Tonight, Red Letter Girl and I start Weight Watchers. I'm really excited. I've done it before, but not where I've gone to the meetings with someone else - I think it will really help me to have a friend to journey with. Well, and my husband too, but he's not coming to the meetings with us...someone has to watch the kids. I was inspired by RLG's blog about "Requiring More of Yourself" and feel like that should be my mantra for the year in a lot of areas of my life. Whether that's eating, exercising, not yelling at my kids, being more grateful, appreciating my husband more, being consistent with my housecleaning, keeping in better touch with my family, reading my Bible and praying more, having a better attitude, etc, etc, etc...the list could go on, but its an easy thing to remind myself of..."In this situation how can I require more of myself in order to be the person that God created me to be?" I think I'm doing okay but I think I could do better. Here's to RMOY in 2008!

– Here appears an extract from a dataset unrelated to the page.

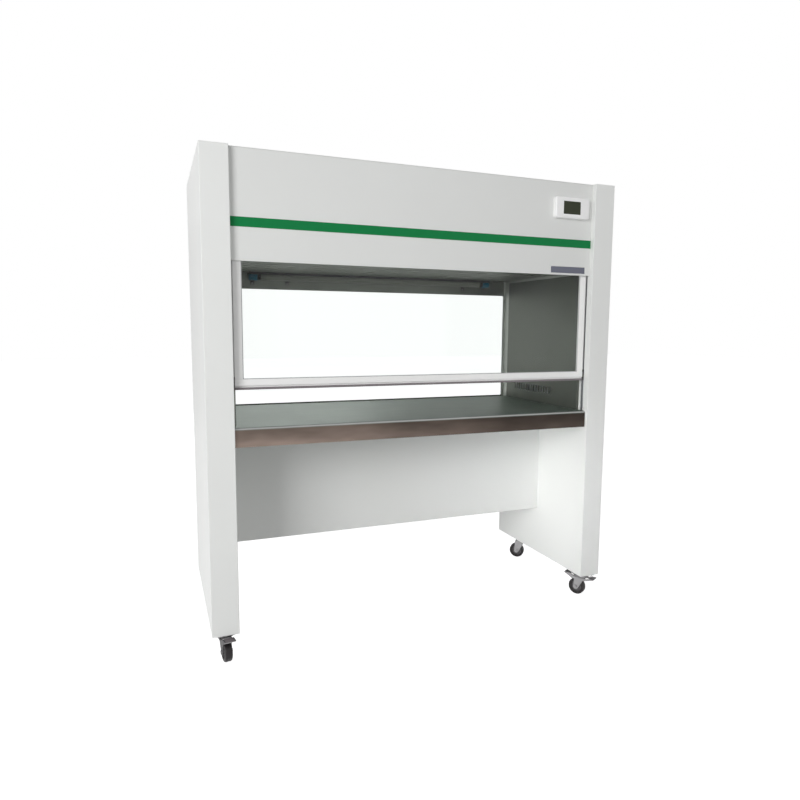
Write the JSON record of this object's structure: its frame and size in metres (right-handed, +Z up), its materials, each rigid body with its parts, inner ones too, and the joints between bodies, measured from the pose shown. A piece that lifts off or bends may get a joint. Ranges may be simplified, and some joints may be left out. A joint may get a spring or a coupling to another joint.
{
  "type": "vertical laminar flow cabinet",
  "caption": "Wide free-standing clean bench with two end panels on casters, a canopy with a sliding sash, a steel worktop and a see-through rear wall.",
  "frame": {"origin": "on the floor, at the middle of the end panels' footprint", "axes": "+X to the right of a person who sits in front, +Y from front to rear, +Z up"},
  "size_m": [1.48, 0.6565, 1.595],
  "materials": {
    "painted_white": "white powder coat, satin",
    "accent_green": "green gloss film",
    "stainless": "brushed stainless steel",
    "stainless_polished": "finely brushed, nearly mirror-like stainless steel",
    "galvanised": "galvanised sheet",
    "aluminium": "anodised",
    "sash_white": "white powder coat, semi-gloss",
    "grip_grey": "soft warm grey strip",
    "black_nylon": "black nylon",
    "clear_glass": "clear float glass",
    "gasket_rubber": "black rubber",
    "lamp_glass": "white coated lamp glass",
    "cap_blue": "blue plastic",
    "display_plastic": "white moulded plastic",
    "screen_dark": "dark grey-green liquid crystal screen",
    "plate_metal": "plain satin plate",
    "board_green": "circuit board",
    "filter_paper": "white pleated glass fibre paper",
    "filter_mat": "white non-woven mat",
    "motor_grey": "dark grey paint",
    "impeller_steel": "galvanised",
    "inlet_black": "black plastic",
    "zinc": "bright zinc plate",
    "wheel_dark": "dark grey tyre and hub"
  },
  "bodies": {
    "cabinet": {"accent_stripe": "accent_green", "bare_plate": "plate_metal", "blower_housing_left": "galvanised", "blower_housing_right": "galvanised", "blower_motor_left": "motor_grey", "blower_motor_right": "motor_grey", "canopy_front_panel": "painted_white", "canopy_rear_panel": "painted_white", "canopy_top_cover": "painted_white", "caster_bolts": "zinc", "caster_top_plates": "zinc", "ceiling_diffuser": "stainless", "chamber_liner_left": "stainless_polished", "chamber_liner_right": "stainless_polished", "control_board": "board_green", "display_housing": "display_plastic", "display_screen": "screen_dark", "end_panel_left": "painted_white", "end_panel_right": "painted_white", "filter_frame": "aluminium", "filter_media": "filter_paper", "lamp_ballast": "painted_white", "lamp_clips": "galvanised", "lamp_end_caps": "cap_blue", "lamp_tube": "lamp_glass", "mains_inlet": "inlet_black", "modesty_panel": "painted_white", "plenum_housing": "galvanised", "prefilter_mat": "filter_mat", "prefilter_tray": "galvanised", "rear_wall_frame": "stainless_polished", "rear_window_gasket": "gasket_rubber", "rear_window_glass": "clear_glass", "rear_window_retainer": "painted_white", "sash_guide_left": "aluminium", "sash_guide_right": "aluminium", "worktop": "stainless_polished", "worktop_stiffener": "galvanised", "worktop_support_left": "galvanised", "worktop_support_right": "galvanised"},
    "sash": {"sash_bottom_bar": "sash_white", "sash_glass": "clear_glass", "sash_glides": "black_nylon", "sash_grip": "grip_grey", "sash_stile_left": "sash_white", "sash_stile_right": "sash_white", "sash_top_rail": "sash_white"},
    "blower_left": {"blower_impeller_left": "impeller_steel"},
    "blower_right": {"blower_impeller_right": "impeller_steel"},
    "swivel_front_left": {"caster_front_left_fork": "zinc"},
    "wheel_front_left": {"caster_front_left_wheel": "wheel_dark"},
    "brake_front_left": {"caster_front_left_brake": "zinc"},
    "swivel_front_right": {"caster_front_right_fork": "zinc"},
    "wheel_front_right": {"caster_front_right_wheel": "wheel_dark"},
    "brake_front_right": {"caster_front_right_brake": "zinc"},
    "swivel_rear_left": {"caster_rear_left_fork": "zinc"},
    "wheel_rear_left": {"caster_rear_left_wheel": "wheel_dark"},
    "swivel_rear_right": {"caster_rear_right_fork": "zinc"},
    "wheel_rear_right": {"caster_rear_right_wheel": "wheel_dark"}
  },
  "joints": [
    {"name": "sash_slide", "type": "slide", "parent": "cabinet", "child": "sash", "axis": [0, 0, 1], "range_m": [-0.115, 0.19]},
    {"name": "blower_left_spin", "type": "hinge", "parent": "cabinet", "child": "blower_left", "pos_m": [-0.33, -0.02, 1.493], "axis": [1, 0, 0], "continuous": true},
    {"name": "blower_right_spin", "type": "hinge", "parent": "cabinet", "child": "blower_right", "pos_m": [0.33, -0.02, 1.493], "axis": [1, 0, 0], "continuous": true},
    {"name": "swivel_front_left_turn", "type": "hinge", "parent": "cabinet", "child": "swivel_front_left", "pos_m": [-0.6975, -0.2705, 0.08], "axis": [0, 0, 1], "continuous": true},
    {"name": "wheel_front_left_spin", "type": "hinge", "parent": "swivel_front_left", "child": "wheel_front_left", "pos_m": [-0.69437, -0.29025, 0.0325], "axis": [0.9877, 0.1564, 0], "continuous": true},
    {"name": "brake_front_left_press", "type": "hinge", "parent": "swivel_front_left", "child": "brake_front_left", "pos_m": [-0.69437, -0.29025, 0.07], "axis": [0.9877, 0.1564, 0], "range_deg": [0, 8]},
    {"name": "swivel_front_right_turn", "type": "hinge", "parent": "cabinet", "child": "swivel_front_right", "pos_m": [0.6975, -0.2705, 0.08], "axis": [0, 0, 1], "continuous": true},
    {"name": "wheel_front_right_spin", "type": "hinge", "parent": "swivel_front_right", "child": "wheel_front_right", "pos_m": [0.6875, -0.25318, 0.0325], "axis": [-0.866, -0.5, 0], "continuous": true},
    {"name": "brake_front_right_press", "type": "hinge", "parent": "swivel_front_right", "child": "brake_front_right", "pos_m": [0.6875, -0.25318, 0.07], "axis": [-0.866, -0.5, 0], "range_deg": [0, 8]},
    {"name": "swivel_rear_left_turn", "type": "hinge", "parent": "cabinet", "child": "swivel_rear_left", "pos_m": [-0.6975, 0.18, 0.08], "axis": [0, 0, 1], "continuous": true},
    {"name": "wheel_rear_left_spin", "type": "hinge", "parent": "swivel_rear_left", "child": "wheel_rear_left", "pos_m": [-0.68574, 0.16382, 0.0325], "axis": [0.809, 0.5878, 0], "continuous": true},
    {"name": "swivel_rear_right_turn", "type": "hinge", "parent": "cabinet", "child": "swivel_rear_right", "pos_m": [0.6975, 0.18, 0.08], "axis": [0, 0, 1], "continuous": true},
    {"name": "wheel_rear_right_spin", "type": "hinge", "parent": "swivel_rear_right", "child": "wheel_rear_right", "pos_m": [0.68287, 0.19364, 0.0325], "axis": [-0.682, -0.7314, 0], "continuous": true}
  ]
}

Thursday, January 03, 2008

Home Again, Home Again...Lickety Split

Well, not quite "Lickety Split"...but after 3,245 hours on the road, we are finally home. We had a great time and really, the kids were great in the car - but its nice to be home.

Here are some highlights:
  • Christmas Eve service at my brother's church (well, its God's church, but he's the pastor) with our nephews as Wise Men and Shepherds, niece as an angel and a "real" baby Jesus - the best part was when Uncle Scott said something about there being a baby Jesus and Lora, who's been on my lap the whole time perks up and says "There's a baby up there?"
  • Chili and presents at Scott and Debbie's house on Christmas Eve- not as crazy as it was the last time we were all together at Christmas - I'm happy the kids are getting older.
  • Will's face when he saw the box of 64 Pokeman we got him on Ebay - I'm guessing they're direct from China and full of lead - but he'll have fun before the brain damage sets in.
  • Christmas Day eating outside next to Scott and Debbie's pool, praying that neither of my kids would fall in and drown since they can't swim.
  • Disneyland with the kids for the first time...we went during the absolutely busiest week of the year - but, who knew that if you have a blind child you get a little pass that gets you to the front of every line...we considered renting Lora out to other families.
  • Seeing Kyra Sedgewick at "The Grove" shopping center in Los Angeles....at least according to me it was Kyra Sedgewick and no one else can prove otherwise.
  • Eating brunch with the whole family at a great resturant in Laguna Beach, right on the water and then playin in the tide pools after...don't tell anyone that I brought a shell home with me - I'm sure there's an APB out for me.
  • The people who's house we were staying in coming home one day earlier than we were expecting...walking in on Mark laying in their bed watching a movie with the kids and me sitting on their toilet reading a book...us awkwardly slinking off to our own rooms, them trying to sleep in sheets we hadn't washed yet.
  • Mark and I then sneaking out of their house at 5AM, packing the car as quietly as possible, dressing the kids and leaving all without waking them up...then meeting my parents for one last breakfast before hitting the road.
  • Driving around San Francisco with the kids showing Will all the places we used to go, stopping briefly in a souvenier shop, buying sweatshirts and play cable cars (the best part was Lora picking up a toy and saying to me, "Mom, are these novelty toys?") and then eating at our favorite Mexican resturant in San Rafael, Panchitos - the first place Will ever had refried beans (at about 8 months) which are still his favorite thing.
  • Spending New Year's Eve with Mark and the kids in the Travelodge in Novato - watching Dick Clark's New Year's Rockin Eve and all of us snoring by 11:30.
  • Arriving home to a mess of shredded paper and pee-pee pads on our dark green area rug...just Zoe's way of expressing her frustration with us being gone for 10 days....we did have someone taking care of her, but I think she missed us.

We had a wonderful time - it couldn't have been better but I'm happy to be back in my own little house, on my own little corner of the world...vacation is fun, but home is better.